INFORMATION PROVIDED:

= = = = = = =

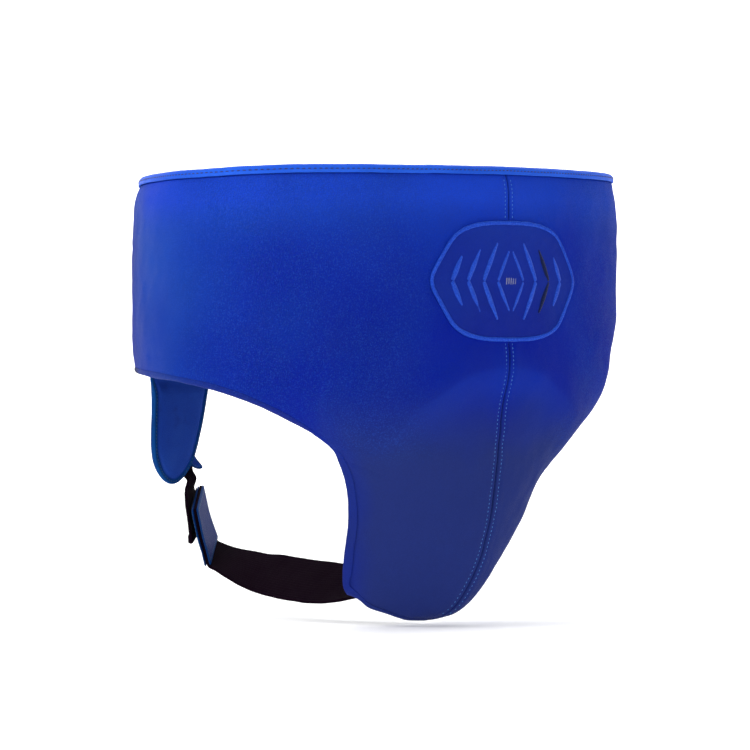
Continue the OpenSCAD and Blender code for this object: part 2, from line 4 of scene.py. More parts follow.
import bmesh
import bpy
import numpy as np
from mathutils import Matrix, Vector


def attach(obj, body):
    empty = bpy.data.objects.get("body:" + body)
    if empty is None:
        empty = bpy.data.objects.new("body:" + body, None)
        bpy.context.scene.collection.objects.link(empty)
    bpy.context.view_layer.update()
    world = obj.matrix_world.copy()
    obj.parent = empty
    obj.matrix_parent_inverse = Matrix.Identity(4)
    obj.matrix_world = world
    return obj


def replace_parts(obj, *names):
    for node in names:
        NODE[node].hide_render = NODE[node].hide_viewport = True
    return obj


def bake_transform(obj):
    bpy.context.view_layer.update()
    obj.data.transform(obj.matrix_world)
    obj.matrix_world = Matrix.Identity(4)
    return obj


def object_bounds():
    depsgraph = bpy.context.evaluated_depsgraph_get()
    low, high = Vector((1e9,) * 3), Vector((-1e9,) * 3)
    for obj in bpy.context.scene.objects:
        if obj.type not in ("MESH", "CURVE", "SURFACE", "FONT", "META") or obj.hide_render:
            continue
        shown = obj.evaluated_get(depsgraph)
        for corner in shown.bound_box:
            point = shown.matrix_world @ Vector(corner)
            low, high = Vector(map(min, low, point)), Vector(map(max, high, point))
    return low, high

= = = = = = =

PROBLEM REQUIREMENTS:
Repeat the data exactly. Leave nothing out.

FINAL RESULT:
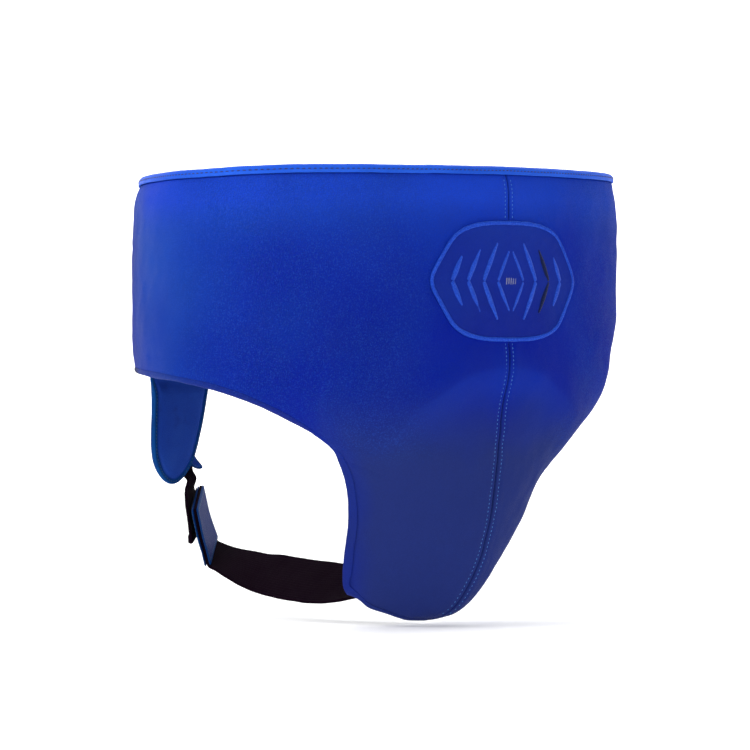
Continue the OpenSCAD and Blender code for this object: part 2, from line 4 of scene.py. More parts follow.
import bmesh
import bpy
import numpy as np
from mathutils import Matrix, Vector


def attach(obj, body):
    empty = bpy.data.objects.get("body:" + body)
    if empty is None:
        empty = bpy.data.objects.new("body:" + body, None)
        bpy.context.scene.collection.objects.link(empty)
    bpy.context.view_layer.update()
    world = obj.matrix_world.copy()
    obj.parent = empty
    obj.matrix_parent_inverse = Matrix.Identity(4)
    obj.matrix_world = world
    return obj


def replace_parts(obj, *names):
    for node in names:
        NODE[node].hide_render = NODE[node].hide_viewport = True
    return obj


def bake_transform(obj):
    bpy.context.view_layer.update()
    obj.data.transform(obj.matrix_world)
    obj.matrix_world = Matrix.Identity(4)
    return obj


def object_bounds():
    depsgraph = bpy.context.evaluated_depsgraph_get()
    low, high = Vector((1e9,) * 3), Vector((-1e9,) * 3)
    for obj in bpy.context.scene.objects:
        if obj.type not in ("MESH", "CURVE", "SURFACE", "FONT", "META") or obj.hide_render:
            continue
        shown = obj.evaluated_get(depsgraph)
        for corner in shown.bound_box:
            point = shown.matrix_world @ Vector(corner)
            low, high = Vector(map(min, low, point)), Vector(map(max, high, point))
    return low, high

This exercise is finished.